Input material:
+++++

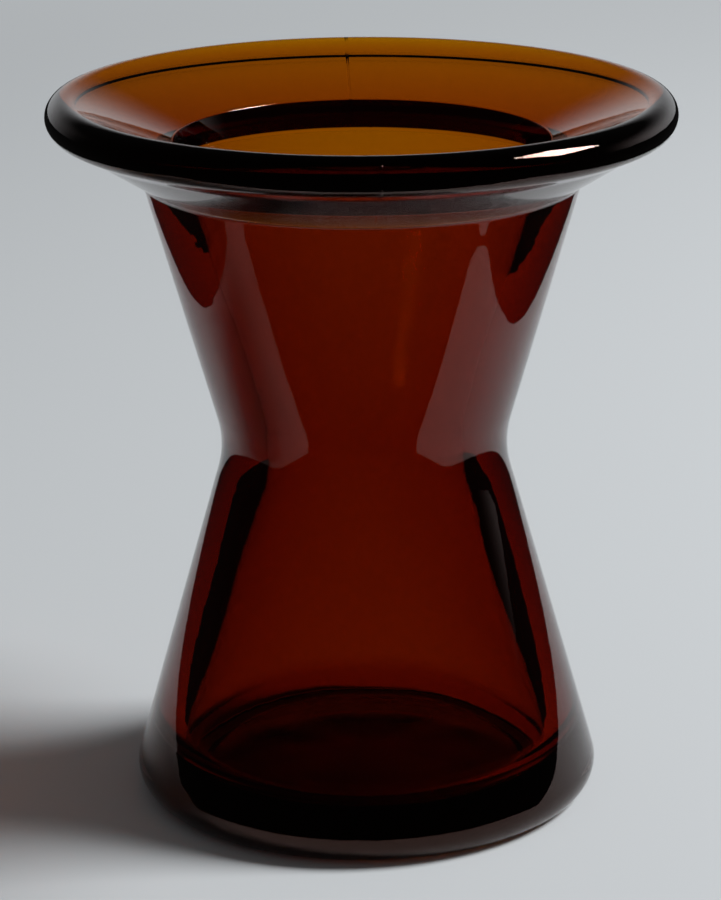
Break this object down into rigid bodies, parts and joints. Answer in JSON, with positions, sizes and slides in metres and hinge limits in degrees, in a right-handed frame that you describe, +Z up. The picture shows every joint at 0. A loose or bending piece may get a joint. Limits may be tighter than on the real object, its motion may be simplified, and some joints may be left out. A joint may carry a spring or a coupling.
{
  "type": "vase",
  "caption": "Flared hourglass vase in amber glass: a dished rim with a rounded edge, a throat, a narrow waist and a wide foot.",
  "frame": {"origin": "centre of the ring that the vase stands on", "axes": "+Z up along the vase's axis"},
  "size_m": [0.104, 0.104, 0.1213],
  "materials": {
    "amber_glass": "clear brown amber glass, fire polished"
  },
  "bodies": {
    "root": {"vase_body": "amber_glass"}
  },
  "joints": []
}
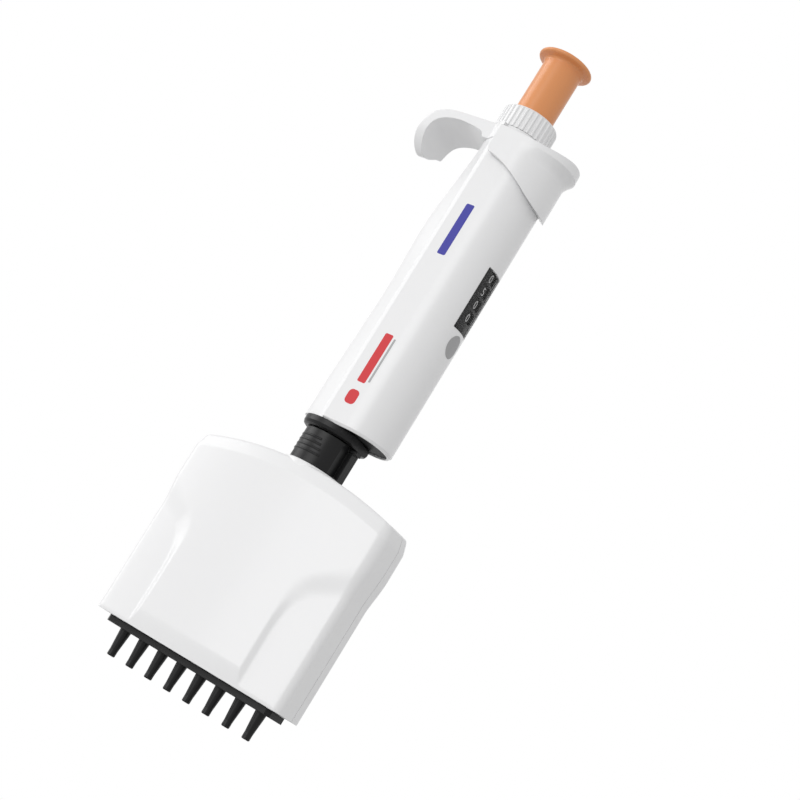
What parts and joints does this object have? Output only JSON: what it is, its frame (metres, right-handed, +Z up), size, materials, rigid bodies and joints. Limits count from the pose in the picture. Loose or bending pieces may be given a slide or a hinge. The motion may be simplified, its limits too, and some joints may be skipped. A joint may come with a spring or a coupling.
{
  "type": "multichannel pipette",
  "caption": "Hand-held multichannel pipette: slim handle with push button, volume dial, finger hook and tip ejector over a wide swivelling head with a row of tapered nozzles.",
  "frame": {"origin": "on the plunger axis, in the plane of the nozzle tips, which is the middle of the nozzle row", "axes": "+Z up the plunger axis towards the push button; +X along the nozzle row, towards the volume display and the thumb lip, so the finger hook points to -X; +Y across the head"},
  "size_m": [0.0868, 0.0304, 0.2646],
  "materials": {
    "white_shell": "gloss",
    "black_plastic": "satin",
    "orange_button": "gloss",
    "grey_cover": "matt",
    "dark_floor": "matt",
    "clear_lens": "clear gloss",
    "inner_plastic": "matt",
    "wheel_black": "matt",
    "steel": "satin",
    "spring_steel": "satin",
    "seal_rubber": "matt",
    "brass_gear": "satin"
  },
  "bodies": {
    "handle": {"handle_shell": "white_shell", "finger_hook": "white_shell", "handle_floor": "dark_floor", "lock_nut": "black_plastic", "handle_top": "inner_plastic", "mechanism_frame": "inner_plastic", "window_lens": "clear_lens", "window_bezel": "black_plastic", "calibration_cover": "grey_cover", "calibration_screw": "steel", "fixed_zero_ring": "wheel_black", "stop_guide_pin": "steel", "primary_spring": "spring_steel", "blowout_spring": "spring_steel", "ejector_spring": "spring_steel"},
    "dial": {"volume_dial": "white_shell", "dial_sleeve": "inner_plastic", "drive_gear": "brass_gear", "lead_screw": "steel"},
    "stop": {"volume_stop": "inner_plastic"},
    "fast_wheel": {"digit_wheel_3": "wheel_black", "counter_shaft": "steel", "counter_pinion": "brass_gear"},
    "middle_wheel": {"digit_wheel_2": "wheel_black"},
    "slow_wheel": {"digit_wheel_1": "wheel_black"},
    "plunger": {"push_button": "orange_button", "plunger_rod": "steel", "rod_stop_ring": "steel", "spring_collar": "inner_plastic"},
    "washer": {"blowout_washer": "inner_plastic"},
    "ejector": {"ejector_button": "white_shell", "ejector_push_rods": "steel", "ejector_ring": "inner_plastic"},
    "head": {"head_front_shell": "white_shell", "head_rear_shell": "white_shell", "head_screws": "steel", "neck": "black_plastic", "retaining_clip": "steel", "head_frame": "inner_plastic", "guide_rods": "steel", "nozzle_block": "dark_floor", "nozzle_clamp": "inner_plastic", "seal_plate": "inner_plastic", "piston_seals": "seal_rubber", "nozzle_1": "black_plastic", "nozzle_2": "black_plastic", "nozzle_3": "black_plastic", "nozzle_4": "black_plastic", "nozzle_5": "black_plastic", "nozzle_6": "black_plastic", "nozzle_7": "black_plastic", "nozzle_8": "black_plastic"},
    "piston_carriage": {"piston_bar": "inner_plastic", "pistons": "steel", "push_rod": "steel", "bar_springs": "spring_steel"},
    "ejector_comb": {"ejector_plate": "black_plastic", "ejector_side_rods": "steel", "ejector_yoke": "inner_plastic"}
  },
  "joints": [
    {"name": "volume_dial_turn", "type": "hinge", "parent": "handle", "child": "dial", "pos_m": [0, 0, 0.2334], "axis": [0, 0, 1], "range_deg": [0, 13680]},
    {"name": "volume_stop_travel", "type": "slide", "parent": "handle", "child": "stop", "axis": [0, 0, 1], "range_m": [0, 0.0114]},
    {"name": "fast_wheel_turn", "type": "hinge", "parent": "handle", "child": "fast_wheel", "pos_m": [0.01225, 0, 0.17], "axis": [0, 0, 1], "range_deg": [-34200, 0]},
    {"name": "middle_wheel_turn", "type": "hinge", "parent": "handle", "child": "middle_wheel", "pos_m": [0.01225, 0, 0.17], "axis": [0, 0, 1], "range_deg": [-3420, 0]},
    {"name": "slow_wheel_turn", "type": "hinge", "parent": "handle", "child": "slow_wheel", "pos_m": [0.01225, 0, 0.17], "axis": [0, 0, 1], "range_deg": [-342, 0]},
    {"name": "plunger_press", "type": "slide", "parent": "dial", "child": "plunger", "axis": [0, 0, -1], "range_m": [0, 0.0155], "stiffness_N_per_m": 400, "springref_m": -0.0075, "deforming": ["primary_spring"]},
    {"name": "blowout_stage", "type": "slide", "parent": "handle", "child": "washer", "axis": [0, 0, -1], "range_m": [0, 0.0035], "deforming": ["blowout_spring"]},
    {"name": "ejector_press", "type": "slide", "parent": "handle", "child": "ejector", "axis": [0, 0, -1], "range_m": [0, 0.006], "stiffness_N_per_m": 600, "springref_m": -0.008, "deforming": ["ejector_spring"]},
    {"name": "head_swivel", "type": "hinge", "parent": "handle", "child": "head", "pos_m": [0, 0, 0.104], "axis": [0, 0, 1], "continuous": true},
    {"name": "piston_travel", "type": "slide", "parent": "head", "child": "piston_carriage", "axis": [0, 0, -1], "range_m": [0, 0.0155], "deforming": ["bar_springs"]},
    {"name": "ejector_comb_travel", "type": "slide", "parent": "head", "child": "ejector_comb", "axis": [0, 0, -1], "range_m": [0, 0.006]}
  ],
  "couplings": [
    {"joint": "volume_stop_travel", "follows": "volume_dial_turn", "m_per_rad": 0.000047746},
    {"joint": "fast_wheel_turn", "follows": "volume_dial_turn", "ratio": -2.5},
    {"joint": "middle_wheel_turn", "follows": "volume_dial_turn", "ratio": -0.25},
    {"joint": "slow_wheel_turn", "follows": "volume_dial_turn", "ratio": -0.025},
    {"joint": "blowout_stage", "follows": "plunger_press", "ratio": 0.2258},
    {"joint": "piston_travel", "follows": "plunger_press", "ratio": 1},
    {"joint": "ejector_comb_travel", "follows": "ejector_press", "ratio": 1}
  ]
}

+++++

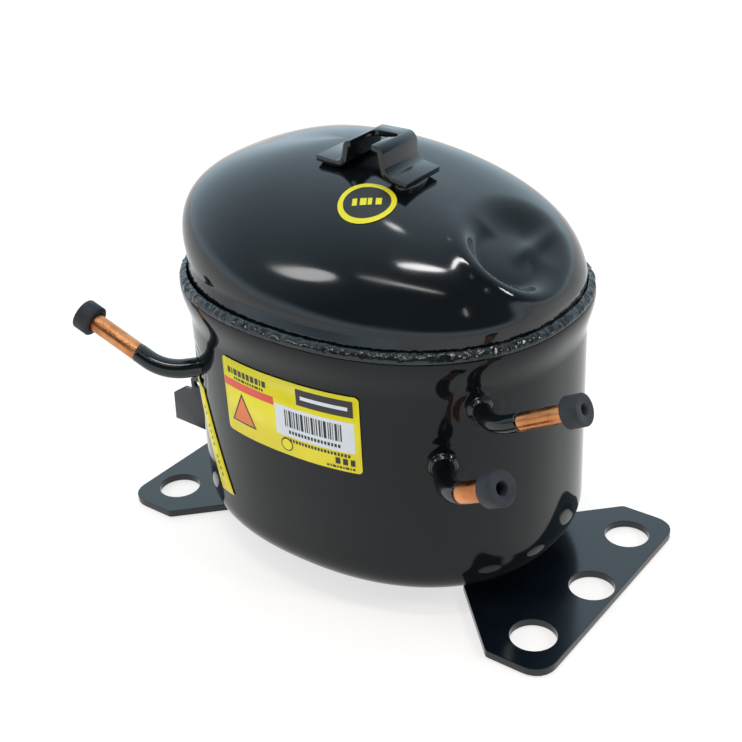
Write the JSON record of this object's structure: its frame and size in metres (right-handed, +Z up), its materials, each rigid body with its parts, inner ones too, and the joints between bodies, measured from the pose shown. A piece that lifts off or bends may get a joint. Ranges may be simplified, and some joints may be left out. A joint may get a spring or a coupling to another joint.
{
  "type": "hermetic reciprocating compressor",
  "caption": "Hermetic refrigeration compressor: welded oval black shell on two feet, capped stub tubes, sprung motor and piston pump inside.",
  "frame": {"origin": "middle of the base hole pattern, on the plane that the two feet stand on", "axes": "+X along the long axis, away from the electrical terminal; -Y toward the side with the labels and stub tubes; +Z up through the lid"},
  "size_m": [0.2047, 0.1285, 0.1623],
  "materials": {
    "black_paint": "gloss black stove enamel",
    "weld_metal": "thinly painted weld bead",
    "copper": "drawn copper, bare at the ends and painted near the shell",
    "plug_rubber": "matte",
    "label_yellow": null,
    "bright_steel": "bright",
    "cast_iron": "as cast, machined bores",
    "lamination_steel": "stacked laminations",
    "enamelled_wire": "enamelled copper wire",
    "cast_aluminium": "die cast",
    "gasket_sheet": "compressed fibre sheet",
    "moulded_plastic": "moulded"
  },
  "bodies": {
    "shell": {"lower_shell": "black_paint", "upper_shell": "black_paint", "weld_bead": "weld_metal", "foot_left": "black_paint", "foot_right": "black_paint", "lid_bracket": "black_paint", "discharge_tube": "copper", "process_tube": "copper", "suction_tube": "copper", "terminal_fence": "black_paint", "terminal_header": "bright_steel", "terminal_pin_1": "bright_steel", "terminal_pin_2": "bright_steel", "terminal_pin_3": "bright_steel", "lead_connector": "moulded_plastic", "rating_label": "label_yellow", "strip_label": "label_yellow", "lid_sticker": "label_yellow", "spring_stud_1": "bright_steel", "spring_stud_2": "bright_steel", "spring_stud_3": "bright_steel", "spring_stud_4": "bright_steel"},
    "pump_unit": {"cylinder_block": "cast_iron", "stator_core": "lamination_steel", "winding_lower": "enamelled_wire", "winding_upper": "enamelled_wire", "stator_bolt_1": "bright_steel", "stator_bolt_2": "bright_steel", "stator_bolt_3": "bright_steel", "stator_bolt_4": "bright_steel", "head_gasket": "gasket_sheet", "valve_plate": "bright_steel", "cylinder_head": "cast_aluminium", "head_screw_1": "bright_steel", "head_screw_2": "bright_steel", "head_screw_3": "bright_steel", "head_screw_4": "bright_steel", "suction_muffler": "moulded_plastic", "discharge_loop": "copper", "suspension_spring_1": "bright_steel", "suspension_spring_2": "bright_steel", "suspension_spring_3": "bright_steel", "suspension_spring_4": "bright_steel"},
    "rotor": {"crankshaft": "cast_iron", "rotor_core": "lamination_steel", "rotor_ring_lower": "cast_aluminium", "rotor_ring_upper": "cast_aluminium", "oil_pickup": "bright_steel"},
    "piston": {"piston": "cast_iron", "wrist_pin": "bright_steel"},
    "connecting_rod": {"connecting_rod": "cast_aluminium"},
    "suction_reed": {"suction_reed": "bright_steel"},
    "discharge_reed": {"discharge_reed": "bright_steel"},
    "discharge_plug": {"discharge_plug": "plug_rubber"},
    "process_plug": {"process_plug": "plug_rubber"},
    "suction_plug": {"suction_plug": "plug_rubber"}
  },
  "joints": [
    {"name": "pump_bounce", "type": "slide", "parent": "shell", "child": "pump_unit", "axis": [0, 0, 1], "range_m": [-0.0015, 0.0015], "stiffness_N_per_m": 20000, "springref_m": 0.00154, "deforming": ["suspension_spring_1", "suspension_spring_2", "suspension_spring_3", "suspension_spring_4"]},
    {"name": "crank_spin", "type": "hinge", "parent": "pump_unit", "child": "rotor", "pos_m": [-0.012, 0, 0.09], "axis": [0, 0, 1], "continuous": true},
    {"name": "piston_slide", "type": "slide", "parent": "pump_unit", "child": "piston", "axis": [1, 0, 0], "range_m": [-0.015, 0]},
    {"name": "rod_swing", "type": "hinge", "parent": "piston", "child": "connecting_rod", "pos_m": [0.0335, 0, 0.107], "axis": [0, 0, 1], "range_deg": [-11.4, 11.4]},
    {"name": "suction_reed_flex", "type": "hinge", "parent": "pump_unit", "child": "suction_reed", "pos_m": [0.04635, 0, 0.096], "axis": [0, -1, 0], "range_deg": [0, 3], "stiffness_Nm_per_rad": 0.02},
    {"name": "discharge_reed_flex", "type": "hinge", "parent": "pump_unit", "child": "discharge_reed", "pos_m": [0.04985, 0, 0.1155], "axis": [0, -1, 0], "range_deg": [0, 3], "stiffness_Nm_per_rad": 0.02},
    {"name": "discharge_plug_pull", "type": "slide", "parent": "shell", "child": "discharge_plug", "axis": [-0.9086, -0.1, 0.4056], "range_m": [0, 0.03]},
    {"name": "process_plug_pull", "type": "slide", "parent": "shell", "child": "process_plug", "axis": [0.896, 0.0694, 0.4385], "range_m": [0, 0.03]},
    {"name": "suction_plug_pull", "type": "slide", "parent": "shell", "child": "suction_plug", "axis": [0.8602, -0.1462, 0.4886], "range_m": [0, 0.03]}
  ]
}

+++++

What you are asked to do:
Go through the entries above and copy every line containing "object".

Solution below:
Break this object down into rigid bodies, parts and joints. Answer in JSON, with positions, sizes and slides in metres and hinge limits in degrees, in a right-handed frame that you describe, +Z up. The picture shows every joint at 0. A loose or bending piece may get a joint. Limits may be tighter than on the real object, its motion may be simplified, and some joints may be left out. A joint may carry a spring or a coupling.
What parts and joints does this object have? Output only JSON: what it is, its frame (metres, right-handed, +Z up), size, materials, rigid bodies and joints. Limits count from the pose in the picture. Loose or bending pieces may be given a slide or a hinge. The motion may be simplified, its limits too, and some joints may be skipped. A joint may come with a spring or a coupling.
Write the JSON record of this object's structure: its frame and size in metres (right-handed, +Z up), its materials, each rigid body with its parts, inner ones too, and the joints between bodies, measured from the pose shown. A piece that lifts off or bends may get a joint. Ranges may be simplified, and some joints may be left out. A joint may get a spring or a coupling to another joint.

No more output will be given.